Correlation with Predictions:
- Measures how often a concept appears together with positive predictions
- Calculated by comparing concept presence with model outputs
- Depends on the specific dataset and predictions

This is the work that the detector does for each concept:

In [None]:
# Example for concept_idx = 0 (e.g., "snow" concept)

# A. Gets pre-computed concept activations
concept_activations = self.activations[:, concept_idx]  # How strongly "snow" appears in each image

# B. Gets concept importance
concept_importance = self.importances[concept_idx]  # How important "snow" is for classification

# C. Gets model predictions
predictions = []  # Confidence scores for "corgi" class
for image in data_list:
    pred = model(image)  # Get prediction confidence
    predictions.append(pred)

# D. Calculates correlation between concept and predictions
correlation = np.corrcoef(concept_activations, predictions)[0, 1]

# E. Calculates final score
score = concept_importance * abs(correlation)

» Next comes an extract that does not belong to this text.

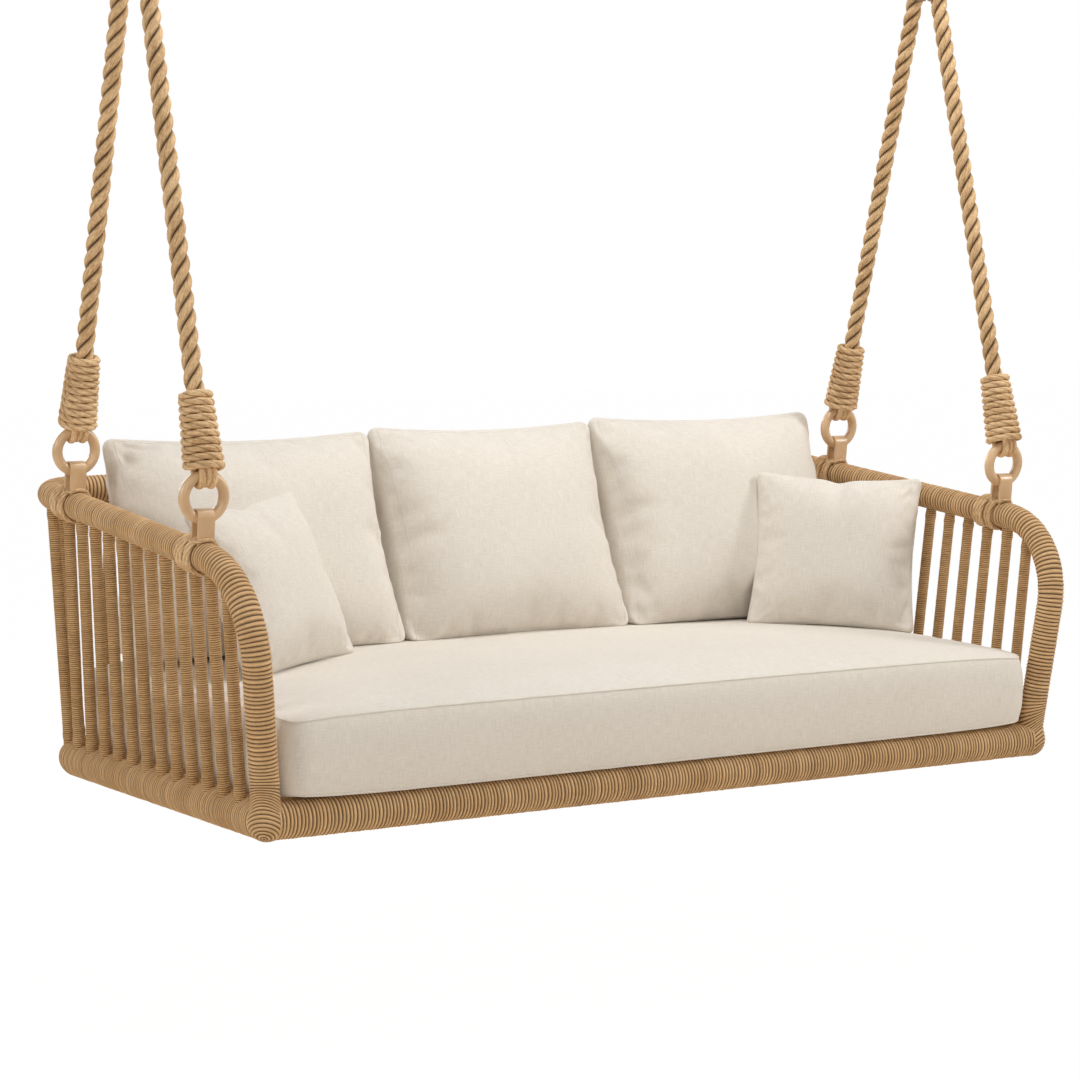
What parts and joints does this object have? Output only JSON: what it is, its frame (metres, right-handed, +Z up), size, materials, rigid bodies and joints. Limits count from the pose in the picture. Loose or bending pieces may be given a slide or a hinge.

<b>Expected Differences:</b>

Regular Model:
- Lower correlation between environmental concepts (like "snow") and predictions
- More balanced importance scores across relevant dog features
- Result: Lower spurious scores

Buggy Model:
- Higher correlation between environmental concepts and predictions
- e.g., if model learned "snow = corgi", strong correlation between snow and corgi predictions
- Higher importance scores for spurious features
- Result: Higher spurious scores